Rowmore House, Garelochhead. Dated 15th Oct. [1889] - Writes family news, of the illnesses of their parents [Katherine and Daniel], is glad to hear he was in London with Mr [John Henry?] Middleton, and asks for a photo of him, is glad to hear his book goes well, thinks Macmillan and Black are both good choices for a publisher; refers to [J. G. Frazer's question about the harvest maiden] sent [John] Macfarlan and encloses his reply [transcribed], and says they should ask Archie [Leitch?] and Mary as well; Ninian has a cold; shares news of the movements of friends Mrs Ireland, Annie, Miss Brown and the Dr; Mr Marrick of Cummock was at tea, just back from the Holy Land.

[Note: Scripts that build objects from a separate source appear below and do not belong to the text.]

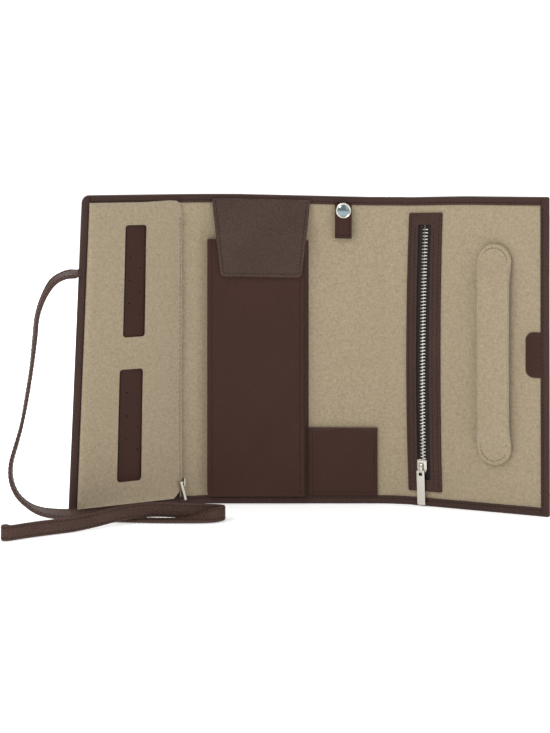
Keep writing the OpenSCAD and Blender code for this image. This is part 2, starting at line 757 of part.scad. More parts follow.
// One flat rounded end
module ring_end(z, up) {
    r = ring_end_w / 2;
    difference() {
        union() {
            translate([ring_x, z]) circle(r);
            if (up > 0) translate([ring_x - r, ring_fold_z + half_gap])
                square([ring_end_w, max(z - ring_fold_z - half_gap, touch)]);
            else translate([ring_x - r, z]) square([ring_end_w, ring_low - z]);
        }
        if (up > 0) translate([ring_x - 2 * r, ring_fold_z + half_gap - 4 * r]) square([4 * r, 4 * r]);
        else translate([ring_x - 2 * r, ring_low]) square([4 * r, 4 * r]);
    }
}
module ring_bar_anchor() {
    color(suede) on_right_flap() slab(ring_front_y, lining_y) ring_end(ring_top - ring_end_w / 2, 1);
}
module ring_bar() {
    half = ring_t / 2;
    color(suede) on_right_flap() difference() {
        union() {
            slab(ring_front_y, ring_back_y) ring_end(ring_z + ring_end_w / 2, -1);
            slab(ring_front_y, ring_back_y)
                face(ring_x - ring_w / 2, ring_fold_z - ring_neck - touch,
                     ring_x + ring_w / 2, ring_fold_z - half_gap);
            translate([ring_x, ring_back_y - half, ring_low]) linear_extrude(ring_fold_z - ring_neck - ring_low) {
                square([ring_w - ring_t, ring_t], center = true);
                for (side = [-1, 1]) translate([side * (ring_w - ring_t) / 2, 0]) circle(half);
            }
        }
        disc(ring_x, ring_snap_z, ring_back_y - socket_in, ring_back_y + 1, socket_r + 0.1);
    }
}
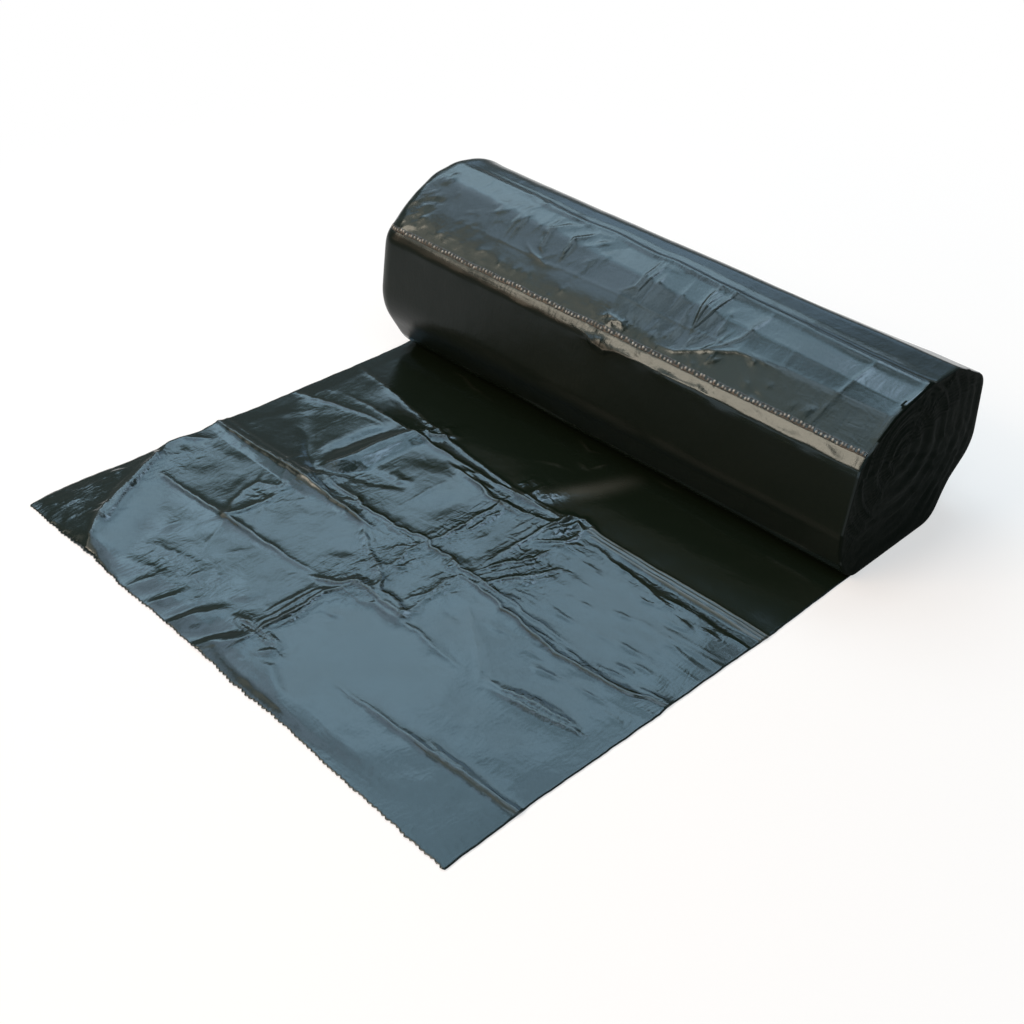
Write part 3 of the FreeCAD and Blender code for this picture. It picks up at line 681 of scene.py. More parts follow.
# %% The height of the first bag
def jaggedness(across, along):
    """How far creases stray: most around the middle of the bag, least at the corner and the pleat."""
    middle = 0.55 * np.exp(-(((across - 112) / 30) ** 2) - ((along - 70) / 38) ** 2)
    pleat = bell(along - 118.5, 4) * fade(across - 128, 6)
    corner = np.clip(1 - (across + 0.68 * along - 30) / 25, 0, 1)
    return (0.26 + middle) * (1 - 0.8 * pleat) * (1 - 0.7 * corner)


def bag_height(across, along, jagged, sharp):
    """The height of the film over the table, from all that was listed above."""
    height = relief(*jagged, sharp)
    height += relief(across, along, SOFT_SWELLS, SWELL_STRENGTH) + relief(*jagged, EDGE_FOLDS)
    for band in BANDS:
        height += band_relief(across, along, *band)
    for patch in CRUMPLED_PATCHES:
        height += relief(*jagged, scattered_creases(*patch))
    swell = 0.28 * (1 + smooth_noise(6, across, along, 46)) + 0.05 * smooth_noise(9, across, along, 15)
    rim = np.minimum(np.minimum(across, BAG_WIDTH - across), along)
    height += swell * fade(rim, 8) + lifted_corner(across, along)
    height *= fade(FOOT - 2 - along, 8)  # nothing stands up where the roll lies
    off_edge = fade(along, 5)
    height = height * (0.35 + 0.65 * off_edge) + corner_slope(across, along) * off_edge**0.5
    height += rolled_edge(across, along)
    return np.logaddexp(0, 10 * height) / 10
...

The card from John Macfarlan is from Faslane, Gareloch, Dumbartonshire. Dated Monday [14th Oct./89] - discusses the tradition of the harvest maiden, quoting Archie Leitch, on the Maiden, Dunbartonshire farms about sixty years ago.
Cilgwyn, Newcastle Emlyn, S. Wales - Does not know him, recognised his photograph in the paper because of his resemblance to his father, her aunt was a neighbour of his family in Aberdeen, reminisces about visits there, asks to be remembered to Christina, if she is still alive and who knew her as Maggie Crawford, and congratulates him. With an envelope addressed to 'Sir James Frazer, eldest son of D. Frazer Esqr of Frazer & Green, Buchanan St, Glasgow N.B.'
An incomplete draft of a 12 page letter lacking a salutation and closing. She writes of the general strike of 1926, and its effect of stopping work on the Ovid 'Fasti'; J. G. continues on unperturbed; wanted to serve his country and serve as a special constable despite his age and the fact that he'd be leaving her alone, deaf, in her 'cell'; decided he would run the elevator there to free up two or three men; hopes to arrive in Rouen on 30 May; J. G. opened all the windows in the new house to avoid mold and gave everyone bronchitis except himself; tells stories of his absence of mind, including an incident in which the stove caused a fire, and she walked in the room to find him absorbed in his work and his eyebrows, hair and beard smoking, and to put it out he had to plunge his head in the washbasin; tells a story of J. G. returning money from a scholarship to travel in Greece because he had not published, but when he published his Pausanias, no one thought of giving it back; describes how J. G.'s parents were well off but that he let his sisters have the family money, and when his sister [Christina Frazer] died, he didn't get the money but it instead went to the married sister [Isabella 'Tot' Steggall] at a time when J. G. and Lilly were raising her two children (Charles and Lilly) on £200 a year ('Il n'a jamais en l'idée que moi et mes enfants nous ayons besoin d'argent!'); J. G. turned down the Gifford Lectures in 1899 because his father disapproved; mentions the Bourdelle bust, and Bourdelle's comment that J. G. 'posait comme un dieu'; believes [Émile] Legouis wants to talk to her about the [a?] Shakespeare book, he was to have dined with them, but could not.